What you need to do -> Of the records that follow, copy only the lines from the line containing "What build123d script" to the line containing "# surface that the frame stands on.", both included, exactly as written.

Exercise materials ->

──────────────────────────────

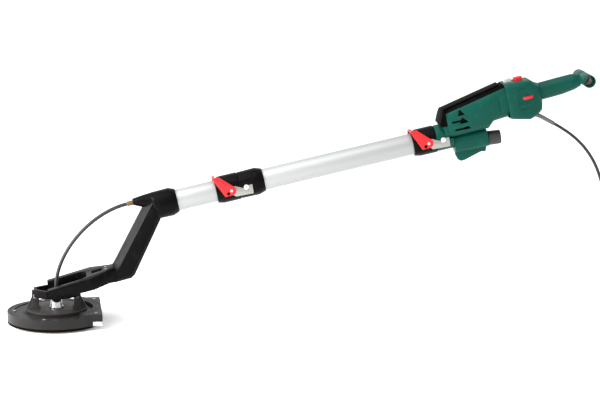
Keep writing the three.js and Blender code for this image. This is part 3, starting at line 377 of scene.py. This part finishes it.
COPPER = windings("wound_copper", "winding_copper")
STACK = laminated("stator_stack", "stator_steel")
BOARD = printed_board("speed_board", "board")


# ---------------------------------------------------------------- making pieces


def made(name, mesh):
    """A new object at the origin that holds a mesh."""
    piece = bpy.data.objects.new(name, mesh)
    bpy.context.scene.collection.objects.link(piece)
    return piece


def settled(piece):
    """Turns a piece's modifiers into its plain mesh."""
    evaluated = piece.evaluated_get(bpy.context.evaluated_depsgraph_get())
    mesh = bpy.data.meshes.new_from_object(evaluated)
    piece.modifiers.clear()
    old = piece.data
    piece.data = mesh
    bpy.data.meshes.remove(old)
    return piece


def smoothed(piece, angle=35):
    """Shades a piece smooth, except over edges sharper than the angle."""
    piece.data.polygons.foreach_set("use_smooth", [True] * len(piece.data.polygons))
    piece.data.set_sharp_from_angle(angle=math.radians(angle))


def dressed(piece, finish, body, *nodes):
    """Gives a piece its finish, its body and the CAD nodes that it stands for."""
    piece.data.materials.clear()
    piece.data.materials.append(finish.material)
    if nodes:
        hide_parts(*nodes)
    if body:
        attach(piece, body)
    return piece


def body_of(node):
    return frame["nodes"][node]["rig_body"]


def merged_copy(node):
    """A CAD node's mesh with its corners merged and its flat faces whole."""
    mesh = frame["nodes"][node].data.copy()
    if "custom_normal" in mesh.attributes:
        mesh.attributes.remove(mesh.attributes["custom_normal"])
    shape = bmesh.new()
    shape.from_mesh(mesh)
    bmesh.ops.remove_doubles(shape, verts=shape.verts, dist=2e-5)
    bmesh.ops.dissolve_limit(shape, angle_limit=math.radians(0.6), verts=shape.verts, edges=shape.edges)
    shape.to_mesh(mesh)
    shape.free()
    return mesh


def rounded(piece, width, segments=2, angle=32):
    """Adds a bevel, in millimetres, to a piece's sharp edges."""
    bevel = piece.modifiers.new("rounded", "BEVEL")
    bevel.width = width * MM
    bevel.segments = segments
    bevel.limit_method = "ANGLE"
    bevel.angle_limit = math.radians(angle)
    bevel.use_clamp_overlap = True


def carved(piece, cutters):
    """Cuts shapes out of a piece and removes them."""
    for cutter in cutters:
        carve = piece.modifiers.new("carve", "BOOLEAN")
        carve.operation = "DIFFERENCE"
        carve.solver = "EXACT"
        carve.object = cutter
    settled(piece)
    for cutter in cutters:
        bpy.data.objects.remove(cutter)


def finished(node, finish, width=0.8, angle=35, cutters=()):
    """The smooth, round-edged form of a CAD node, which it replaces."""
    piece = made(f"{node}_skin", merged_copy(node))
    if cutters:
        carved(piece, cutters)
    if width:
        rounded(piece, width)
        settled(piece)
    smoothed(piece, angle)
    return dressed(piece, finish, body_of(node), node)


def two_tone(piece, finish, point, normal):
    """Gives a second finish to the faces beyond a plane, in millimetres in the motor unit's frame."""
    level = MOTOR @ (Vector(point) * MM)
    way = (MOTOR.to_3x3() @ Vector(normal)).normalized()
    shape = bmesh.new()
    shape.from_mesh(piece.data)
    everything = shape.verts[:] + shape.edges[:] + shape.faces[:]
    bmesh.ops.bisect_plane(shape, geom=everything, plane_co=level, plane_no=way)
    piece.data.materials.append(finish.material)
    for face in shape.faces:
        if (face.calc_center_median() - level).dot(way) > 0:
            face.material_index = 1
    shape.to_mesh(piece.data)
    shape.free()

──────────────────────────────

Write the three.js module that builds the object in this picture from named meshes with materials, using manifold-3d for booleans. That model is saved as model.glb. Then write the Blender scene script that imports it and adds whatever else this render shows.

──────────────────────────────

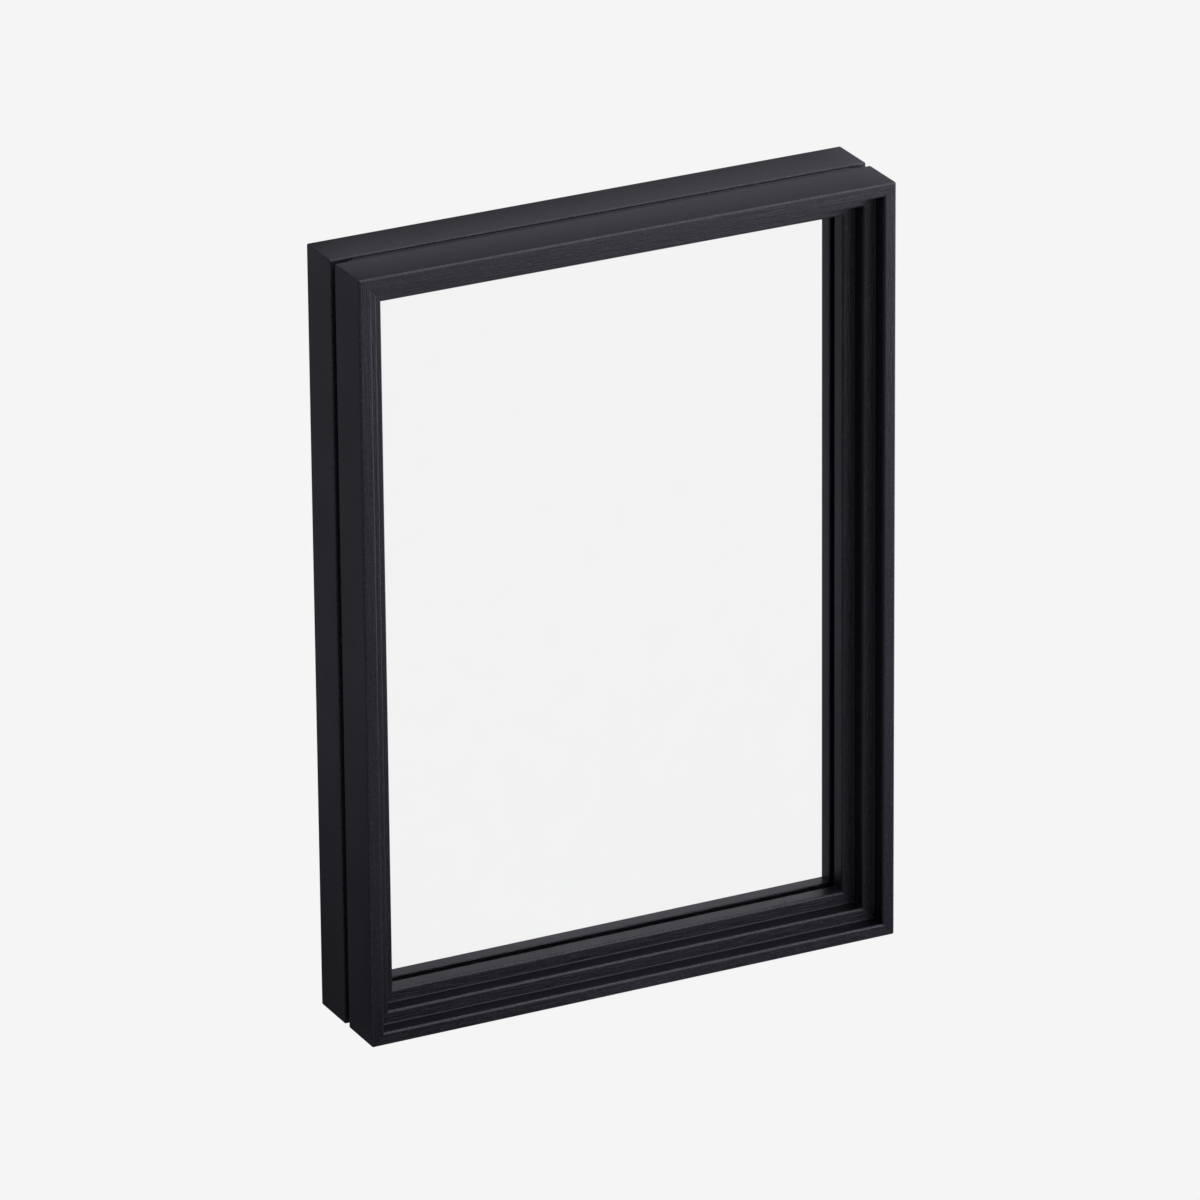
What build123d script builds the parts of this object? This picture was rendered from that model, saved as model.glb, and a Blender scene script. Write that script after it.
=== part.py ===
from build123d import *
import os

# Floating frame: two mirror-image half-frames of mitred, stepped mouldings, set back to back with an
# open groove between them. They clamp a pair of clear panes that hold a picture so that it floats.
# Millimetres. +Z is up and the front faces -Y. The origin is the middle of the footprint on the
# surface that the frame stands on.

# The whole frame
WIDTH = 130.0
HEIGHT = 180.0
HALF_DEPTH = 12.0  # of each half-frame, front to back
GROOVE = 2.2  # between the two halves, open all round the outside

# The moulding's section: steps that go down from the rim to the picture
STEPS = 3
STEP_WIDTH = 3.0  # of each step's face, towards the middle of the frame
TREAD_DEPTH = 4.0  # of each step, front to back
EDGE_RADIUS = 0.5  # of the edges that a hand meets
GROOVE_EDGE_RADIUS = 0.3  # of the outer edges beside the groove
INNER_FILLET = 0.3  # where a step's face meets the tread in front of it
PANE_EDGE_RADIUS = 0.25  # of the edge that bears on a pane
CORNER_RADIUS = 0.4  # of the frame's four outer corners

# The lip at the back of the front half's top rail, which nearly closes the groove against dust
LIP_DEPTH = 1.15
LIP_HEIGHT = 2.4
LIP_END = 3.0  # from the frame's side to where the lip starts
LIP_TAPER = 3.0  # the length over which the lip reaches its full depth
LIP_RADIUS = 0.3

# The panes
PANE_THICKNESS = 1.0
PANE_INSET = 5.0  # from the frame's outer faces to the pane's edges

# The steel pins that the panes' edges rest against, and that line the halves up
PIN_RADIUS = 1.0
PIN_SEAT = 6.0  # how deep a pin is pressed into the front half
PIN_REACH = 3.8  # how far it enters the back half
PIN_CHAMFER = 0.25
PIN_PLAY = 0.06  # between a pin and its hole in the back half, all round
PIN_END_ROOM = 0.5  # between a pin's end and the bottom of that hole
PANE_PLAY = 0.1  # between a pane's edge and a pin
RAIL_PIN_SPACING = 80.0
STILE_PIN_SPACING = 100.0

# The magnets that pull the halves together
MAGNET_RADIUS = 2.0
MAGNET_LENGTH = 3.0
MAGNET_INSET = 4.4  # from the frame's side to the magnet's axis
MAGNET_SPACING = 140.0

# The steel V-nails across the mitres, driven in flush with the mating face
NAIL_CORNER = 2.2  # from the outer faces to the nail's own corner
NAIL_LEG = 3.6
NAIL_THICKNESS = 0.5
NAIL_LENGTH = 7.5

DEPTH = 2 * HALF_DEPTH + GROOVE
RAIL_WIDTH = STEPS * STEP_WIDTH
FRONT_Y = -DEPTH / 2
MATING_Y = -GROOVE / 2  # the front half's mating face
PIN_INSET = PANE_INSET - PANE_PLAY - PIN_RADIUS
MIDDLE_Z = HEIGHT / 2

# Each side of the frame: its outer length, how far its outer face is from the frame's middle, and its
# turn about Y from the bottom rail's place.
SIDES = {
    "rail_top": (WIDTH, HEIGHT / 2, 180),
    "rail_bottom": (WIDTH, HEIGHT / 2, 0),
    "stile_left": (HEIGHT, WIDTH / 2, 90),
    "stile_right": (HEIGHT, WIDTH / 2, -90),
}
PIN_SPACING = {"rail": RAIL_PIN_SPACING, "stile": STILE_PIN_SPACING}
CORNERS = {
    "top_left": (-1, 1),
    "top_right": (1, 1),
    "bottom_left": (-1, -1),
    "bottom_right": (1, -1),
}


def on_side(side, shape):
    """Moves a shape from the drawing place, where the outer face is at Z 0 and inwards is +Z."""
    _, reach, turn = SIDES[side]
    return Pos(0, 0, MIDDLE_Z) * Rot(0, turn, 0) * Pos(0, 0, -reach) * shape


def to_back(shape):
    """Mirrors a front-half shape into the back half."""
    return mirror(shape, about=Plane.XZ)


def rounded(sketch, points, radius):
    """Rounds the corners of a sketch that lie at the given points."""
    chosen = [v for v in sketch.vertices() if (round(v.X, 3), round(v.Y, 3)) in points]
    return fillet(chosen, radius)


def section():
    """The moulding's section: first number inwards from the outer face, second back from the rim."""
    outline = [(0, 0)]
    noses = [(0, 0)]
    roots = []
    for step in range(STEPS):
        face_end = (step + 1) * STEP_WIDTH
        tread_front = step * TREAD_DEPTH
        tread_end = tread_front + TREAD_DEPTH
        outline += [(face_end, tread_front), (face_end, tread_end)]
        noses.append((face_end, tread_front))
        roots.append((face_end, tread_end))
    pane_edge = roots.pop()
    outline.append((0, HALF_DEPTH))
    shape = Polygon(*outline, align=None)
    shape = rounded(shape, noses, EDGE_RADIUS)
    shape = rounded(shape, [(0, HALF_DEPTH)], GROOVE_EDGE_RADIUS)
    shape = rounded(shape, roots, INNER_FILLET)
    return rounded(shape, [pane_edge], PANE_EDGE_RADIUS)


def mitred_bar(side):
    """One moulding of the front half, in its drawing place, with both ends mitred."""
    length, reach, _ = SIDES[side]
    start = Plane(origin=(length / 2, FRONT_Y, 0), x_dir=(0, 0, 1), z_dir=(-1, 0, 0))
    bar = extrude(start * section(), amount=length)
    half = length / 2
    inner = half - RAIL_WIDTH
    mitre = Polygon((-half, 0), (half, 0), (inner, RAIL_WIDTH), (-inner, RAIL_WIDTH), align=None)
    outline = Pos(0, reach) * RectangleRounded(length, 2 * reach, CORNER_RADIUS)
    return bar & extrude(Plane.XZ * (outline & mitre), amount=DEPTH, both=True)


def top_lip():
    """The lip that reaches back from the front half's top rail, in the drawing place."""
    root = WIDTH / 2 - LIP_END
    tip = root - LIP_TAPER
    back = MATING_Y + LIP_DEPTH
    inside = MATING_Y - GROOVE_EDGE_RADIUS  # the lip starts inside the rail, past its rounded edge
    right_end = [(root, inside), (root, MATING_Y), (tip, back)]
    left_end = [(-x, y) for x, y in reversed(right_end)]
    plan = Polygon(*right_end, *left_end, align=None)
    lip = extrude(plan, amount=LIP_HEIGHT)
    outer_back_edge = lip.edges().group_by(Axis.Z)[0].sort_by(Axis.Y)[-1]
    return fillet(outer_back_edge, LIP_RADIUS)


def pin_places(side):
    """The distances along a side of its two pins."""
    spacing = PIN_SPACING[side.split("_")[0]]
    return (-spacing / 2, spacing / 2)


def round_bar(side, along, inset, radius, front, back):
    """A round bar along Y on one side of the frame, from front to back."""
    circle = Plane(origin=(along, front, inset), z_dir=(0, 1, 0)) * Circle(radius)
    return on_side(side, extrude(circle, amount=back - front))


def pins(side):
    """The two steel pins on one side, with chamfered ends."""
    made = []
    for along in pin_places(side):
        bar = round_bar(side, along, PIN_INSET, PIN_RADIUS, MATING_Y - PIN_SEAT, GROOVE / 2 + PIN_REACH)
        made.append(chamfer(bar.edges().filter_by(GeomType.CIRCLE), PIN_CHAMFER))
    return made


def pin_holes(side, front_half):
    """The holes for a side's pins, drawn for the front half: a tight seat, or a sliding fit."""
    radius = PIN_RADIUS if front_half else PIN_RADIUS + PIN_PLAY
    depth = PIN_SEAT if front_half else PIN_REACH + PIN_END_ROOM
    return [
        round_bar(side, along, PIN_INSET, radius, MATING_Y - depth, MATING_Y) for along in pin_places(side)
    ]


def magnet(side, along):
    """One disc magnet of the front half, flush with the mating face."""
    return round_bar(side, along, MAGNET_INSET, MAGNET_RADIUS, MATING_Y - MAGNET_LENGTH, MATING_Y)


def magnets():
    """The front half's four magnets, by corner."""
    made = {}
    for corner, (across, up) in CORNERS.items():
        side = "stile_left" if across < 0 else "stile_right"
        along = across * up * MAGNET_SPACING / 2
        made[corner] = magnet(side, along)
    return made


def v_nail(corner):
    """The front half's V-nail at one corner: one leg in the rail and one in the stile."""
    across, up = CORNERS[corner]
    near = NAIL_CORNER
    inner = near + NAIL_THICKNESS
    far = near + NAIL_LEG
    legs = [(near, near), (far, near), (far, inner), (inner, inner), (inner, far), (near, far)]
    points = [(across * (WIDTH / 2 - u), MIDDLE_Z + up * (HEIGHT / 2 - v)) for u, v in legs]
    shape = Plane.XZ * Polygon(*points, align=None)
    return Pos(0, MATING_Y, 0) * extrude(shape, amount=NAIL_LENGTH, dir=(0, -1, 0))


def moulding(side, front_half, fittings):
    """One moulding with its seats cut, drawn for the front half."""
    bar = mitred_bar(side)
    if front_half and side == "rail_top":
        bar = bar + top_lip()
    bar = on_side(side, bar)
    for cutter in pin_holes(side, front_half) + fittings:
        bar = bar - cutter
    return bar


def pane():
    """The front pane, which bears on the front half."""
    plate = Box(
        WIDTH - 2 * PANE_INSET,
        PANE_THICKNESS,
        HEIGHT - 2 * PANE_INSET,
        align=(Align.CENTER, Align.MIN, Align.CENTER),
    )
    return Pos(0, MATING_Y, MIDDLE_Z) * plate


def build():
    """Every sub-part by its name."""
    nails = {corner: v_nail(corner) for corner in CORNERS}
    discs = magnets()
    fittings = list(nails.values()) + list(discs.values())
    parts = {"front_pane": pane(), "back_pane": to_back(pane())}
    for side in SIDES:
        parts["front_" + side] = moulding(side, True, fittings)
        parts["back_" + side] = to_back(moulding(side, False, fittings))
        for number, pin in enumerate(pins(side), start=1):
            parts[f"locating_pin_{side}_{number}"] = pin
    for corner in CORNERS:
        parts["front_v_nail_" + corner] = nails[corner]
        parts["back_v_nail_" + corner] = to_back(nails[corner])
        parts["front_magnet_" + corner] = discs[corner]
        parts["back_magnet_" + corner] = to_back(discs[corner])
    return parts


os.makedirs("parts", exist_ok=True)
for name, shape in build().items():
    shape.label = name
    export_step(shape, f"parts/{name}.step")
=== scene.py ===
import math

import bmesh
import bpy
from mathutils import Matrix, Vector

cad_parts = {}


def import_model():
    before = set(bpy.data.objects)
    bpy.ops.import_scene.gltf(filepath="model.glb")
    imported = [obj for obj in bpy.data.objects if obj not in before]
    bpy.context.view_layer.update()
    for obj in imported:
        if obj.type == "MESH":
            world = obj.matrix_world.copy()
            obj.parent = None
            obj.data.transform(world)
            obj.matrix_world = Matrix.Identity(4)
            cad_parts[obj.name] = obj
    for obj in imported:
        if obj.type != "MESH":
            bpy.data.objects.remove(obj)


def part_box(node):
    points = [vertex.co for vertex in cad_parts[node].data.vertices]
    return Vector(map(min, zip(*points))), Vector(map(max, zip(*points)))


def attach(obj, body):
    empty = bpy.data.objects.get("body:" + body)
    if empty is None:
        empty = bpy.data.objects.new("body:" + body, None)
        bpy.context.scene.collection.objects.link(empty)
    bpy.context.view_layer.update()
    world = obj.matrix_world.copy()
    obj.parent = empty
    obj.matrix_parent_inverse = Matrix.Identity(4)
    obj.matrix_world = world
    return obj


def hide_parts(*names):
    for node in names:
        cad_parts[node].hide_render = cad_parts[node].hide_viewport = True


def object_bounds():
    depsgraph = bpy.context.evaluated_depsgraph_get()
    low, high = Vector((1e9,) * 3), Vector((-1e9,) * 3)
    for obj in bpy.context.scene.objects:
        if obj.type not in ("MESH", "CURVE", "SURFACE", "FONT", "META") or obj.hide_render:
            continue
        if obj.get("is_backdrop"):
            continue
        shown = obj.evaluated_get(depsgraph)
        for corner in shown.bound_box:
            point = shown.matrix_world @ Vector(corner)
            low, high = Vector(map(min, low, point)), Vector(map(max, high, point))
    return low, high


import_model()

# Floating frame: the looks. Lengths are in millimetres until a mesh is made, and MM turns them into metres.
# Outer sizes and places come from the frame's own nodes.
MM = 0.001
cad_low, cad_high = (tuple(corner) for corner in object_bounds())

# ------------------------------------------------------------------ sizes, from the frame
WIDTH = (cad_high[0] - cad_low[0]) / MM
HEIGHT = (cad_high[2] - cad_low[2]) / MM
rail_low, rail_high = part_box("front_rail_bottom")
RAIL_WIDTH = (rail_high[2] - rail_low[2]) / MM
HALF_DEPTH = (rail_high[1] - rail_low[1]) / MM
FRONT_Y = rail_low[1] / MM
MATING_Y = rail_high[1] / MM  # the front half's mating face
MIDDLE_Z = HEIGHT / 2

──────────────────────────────

Response ->
What build123d script builds the parts of this object? This picture was rendered from that model, saved as model.glb, and a Blender scene script. Write that script after it.
=== part.py ===
from build123d import *
import os

# Floating frame: two mirror-image half-frames of mitred, stepped mouldings, set back to back with an
# open groove between them. They clamp a pair of clear panes that hold a picture so that it floats.
# Millimetres. +Z is up and the front faces -Y. The origin is the middle of the footprint on the
# surface that the frame stands on.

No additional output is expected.